First, install the back-end with this rustup command:

rustup component add rustc-codegen-cranelift-preview --toolchain nightly

To select Cranelift from the command line, use the -Zcodegen-backend=cranelift flag. For example:

RUSTFLAGS="-Zcodegen-backend=cranelift" cargo +nightly build

Alternatively, to specify Cranelift from a config.toml file (for one or more projects), add these lines:

[unstable]
codegen-backend = true

[profile.dev]
codegen-backend = "cranelift"

For more information, see the Cranelift documentation.

Custom profiles

In addition to the dev and release profiles, Cargo supports custom profiles. It might be useful, for example, to create a custom profile halfway between dev and release if you find the runtime speed of dev builds insufficient and the compile times of release builds too slow for everyday development.

Summary

There are many choices to be made when it comes to build configurations. The following points summarize the above information into some recommendations.

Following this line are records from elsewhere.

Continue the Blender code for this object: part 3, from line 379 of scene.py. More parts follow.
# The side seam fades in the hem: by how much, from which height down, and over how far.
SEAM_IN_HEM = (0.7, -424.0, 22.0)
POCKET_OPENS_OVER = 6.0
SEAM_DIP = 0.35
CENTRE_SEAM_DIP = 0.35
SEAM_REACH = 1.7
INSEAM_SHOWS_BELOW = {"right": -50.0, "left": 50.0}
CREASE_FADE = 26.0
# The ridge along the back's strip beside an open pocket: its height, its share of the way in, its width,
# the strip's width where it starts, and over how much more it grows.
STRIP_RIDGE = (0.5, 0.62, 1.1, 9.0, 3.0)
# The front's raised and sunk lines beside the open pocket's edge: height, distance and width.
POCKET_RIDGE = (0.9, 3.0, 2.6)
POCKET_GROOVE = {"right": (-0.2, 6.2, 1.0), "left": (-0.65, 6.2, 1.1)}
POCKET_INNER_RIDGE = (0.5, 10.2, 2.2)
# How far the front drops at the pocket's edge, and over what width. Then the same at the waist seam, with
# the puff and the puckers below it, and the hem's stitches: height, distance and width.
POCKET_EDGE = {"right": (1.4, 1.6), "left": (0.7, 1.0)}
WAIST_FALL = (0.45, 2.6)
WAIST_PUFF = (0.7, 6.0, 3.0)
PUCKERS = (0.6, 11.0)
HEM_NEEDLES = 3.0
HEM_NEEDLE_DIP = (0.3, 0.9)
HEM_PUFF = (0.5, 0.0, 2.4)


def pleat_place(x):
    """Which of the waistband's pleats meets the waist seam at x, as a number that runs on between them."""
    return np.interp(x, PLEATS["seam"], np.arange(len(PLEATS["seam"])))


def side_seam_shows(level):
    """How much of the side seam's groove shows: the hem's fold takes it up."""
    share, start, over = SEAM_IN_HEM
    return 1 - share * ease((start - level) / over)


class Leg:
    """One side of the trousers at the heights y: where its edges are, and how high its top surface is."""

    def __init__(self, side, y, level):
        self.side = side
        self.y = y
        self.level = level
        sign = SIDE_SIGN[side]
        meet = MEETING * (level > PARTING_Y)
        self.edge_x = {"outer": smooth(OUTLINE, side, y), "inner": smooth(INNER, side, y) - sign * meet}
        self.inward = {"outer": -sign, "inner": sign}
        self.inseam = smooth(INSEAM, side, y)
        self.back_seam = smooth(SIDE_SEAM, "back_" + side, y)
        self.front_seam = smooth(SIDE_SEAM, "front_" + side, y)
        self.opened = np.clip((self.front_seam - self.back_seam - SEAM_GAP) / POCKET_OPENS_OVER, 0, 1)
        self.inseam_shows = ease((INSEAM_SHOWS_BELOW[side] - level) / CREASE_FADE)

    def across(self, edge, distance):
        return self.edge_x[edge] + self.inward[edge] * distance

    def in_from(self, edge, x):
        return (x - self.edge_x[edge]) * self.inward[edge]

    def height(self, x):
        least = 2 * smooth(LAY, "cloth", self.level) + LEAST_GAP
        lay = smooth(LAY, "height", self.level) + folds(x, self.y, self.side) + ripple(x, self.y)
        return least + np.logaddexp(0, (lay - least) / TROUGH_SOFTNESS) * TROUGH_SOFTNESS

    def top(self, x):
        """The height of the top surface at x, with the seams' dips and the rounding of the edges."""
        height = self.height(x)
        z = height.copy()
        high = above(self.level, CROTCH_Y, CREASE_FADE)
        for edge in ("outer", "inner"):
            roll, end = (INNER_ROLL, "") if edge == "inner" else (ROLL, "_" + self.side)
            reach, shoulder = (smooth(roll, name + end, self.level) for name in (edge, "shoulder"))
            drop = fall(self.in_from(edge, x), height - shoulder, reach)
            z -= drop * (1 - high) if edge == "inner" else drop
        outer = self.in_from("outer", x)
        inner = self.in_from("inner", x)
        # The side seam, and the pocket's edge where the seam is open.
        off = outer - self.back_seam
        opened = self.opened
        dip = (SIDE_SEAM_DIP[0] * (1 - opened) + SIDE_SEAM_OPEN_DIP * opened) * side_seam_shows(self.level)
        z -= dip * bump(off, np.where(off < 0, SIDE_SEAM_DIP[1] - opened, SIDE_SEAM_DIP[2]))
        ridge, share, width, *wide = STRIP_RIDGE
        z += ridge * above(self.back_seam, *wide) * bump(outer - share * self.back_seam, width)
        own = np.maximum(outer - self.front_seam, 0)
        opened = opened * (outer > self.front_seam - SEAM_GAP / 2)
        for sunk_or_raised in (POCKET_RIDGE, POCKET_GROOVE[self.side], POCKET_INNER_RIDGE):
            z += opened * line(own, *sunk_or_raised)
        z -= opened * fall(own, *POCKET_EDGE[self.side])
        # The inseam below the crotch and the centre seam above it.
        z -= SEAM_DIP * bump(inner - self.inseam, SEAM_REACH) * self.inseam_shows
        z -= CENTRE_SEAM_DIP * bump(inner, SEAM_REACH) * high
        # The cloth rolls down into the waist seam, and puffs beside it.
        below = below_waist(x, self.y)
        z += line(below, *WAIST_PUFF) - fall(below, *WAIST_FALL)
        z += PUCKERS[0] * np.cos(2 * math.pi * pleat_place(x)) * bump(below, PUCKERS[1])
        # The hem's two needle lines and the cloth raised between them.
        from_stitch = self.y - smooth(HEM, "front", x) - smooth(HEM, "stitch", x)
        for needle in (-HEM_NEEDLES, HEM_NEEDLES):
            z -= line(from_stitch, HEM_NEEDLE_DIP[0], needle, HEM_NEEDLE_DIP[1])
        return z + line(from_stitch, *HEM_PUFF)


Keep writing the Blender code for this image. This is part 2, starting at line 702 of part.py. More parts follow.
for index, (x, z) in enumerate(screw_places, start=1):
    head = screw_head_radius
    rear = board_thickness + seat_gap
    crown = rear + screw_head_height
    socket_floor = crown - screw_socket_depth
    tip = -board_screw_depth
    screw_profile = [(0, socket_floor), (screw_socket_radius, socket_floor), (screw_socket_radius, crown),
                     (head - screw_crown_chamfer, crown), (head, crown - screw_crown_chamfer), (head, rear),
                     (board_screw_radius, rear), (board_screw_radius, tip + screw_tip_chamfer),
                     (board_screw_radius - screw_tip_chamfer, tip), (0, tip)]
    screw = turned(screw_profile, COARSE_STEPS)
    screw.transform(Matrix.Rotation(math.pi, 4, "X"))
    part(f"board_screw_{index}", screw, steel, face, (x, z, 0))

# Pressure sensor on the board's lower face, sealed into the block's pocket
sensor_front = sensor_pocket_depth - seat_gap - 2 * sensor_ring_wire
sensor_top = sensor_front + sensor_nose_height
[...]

  • If you want to maximize runtime speed, consider all of the following: codegen-units = 1, lto = "fat", an alternative allocator, and panic = "abort".
  • If you want to minimize binary size, consider opt-level = "z", codegen-units = 1, lto = "fat", panic = "abort", and strip = "symbols".
  • In either case, consider -C target-cpu=native if broad architecture support is not needed, and cargo-pgo if it works with your distribution mechanism.
  • Always use a faster linker if you are on a platform that supports it, because there are no downsides to doing so.
  • Use cargo-wizard if you need additional help with these choices.
  • Benchmark all changes, one at a time, to ensure they have the expected effects.

Finally, this issue tracks the evolution of the Rust compiler’s own build configuration. The Rust compiler’s build system is stranger and more complex than that of most Rust programs. Nonetheless, this issue may be instructive in showing how build configuration choices can be applied to a large program.